RAM Ratings' head of financial institution ratings Wong Yin Ching feels the large banks have focused closer to home in order to complete their value proposition for not only their customers but also investors.
She says Indonesia is the key piece in the jigsaw puzzle for any Malaysian or Singapore bank's regional expansion story given the low banking penetration rate and its considerable population, broad interest margins, healthy economic growth prospects and vast potential for Islamic banking services.
While expansion into regional markets adds to income diversity, Wong says it may pose challenges in terms of risk management, such as operating and regulatory risks.
The move by DBS to make a significant presence in Indonesia via the acquisition of Danamon Bank, however, demonstrates the kind of risks banks need to be aware of.
There has been recent opposition from political parties which intend to bar heavy foreign ownership of local banks.
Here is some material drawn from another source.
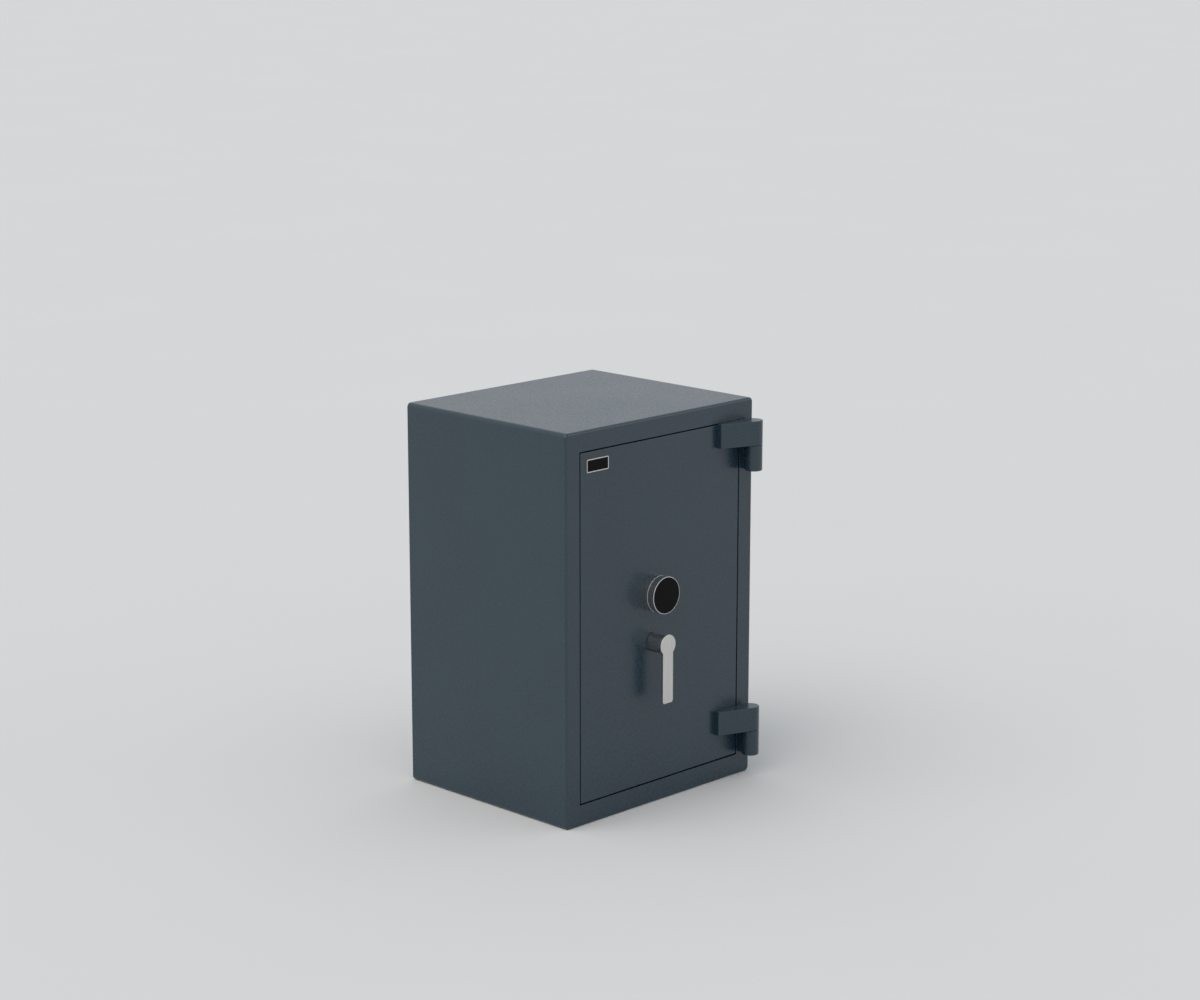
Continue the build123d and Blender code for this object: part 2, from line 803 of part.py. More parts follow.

At the moment, there is no indication that the deal would fall through as there is no law to prohibit the acquisition.
Indonesia allows foreign ownership of up to 99% of local banks as opposed to 30% in Malaysia.
The central bank of Indonesia last year proposed a rule that foreign ownership of local banks be capped around 50% but had not legislated it due to opposition from investors.
On the pace of expansion into the region, industry observers feel that Malaysian banks are expanding faster then their Singapore counterparts partly from the fact that the contribution of earnings to their regional operations are higher while many Singapore banks would rather remain in their historical markets like Malaysia where cultural differences are not that glaring.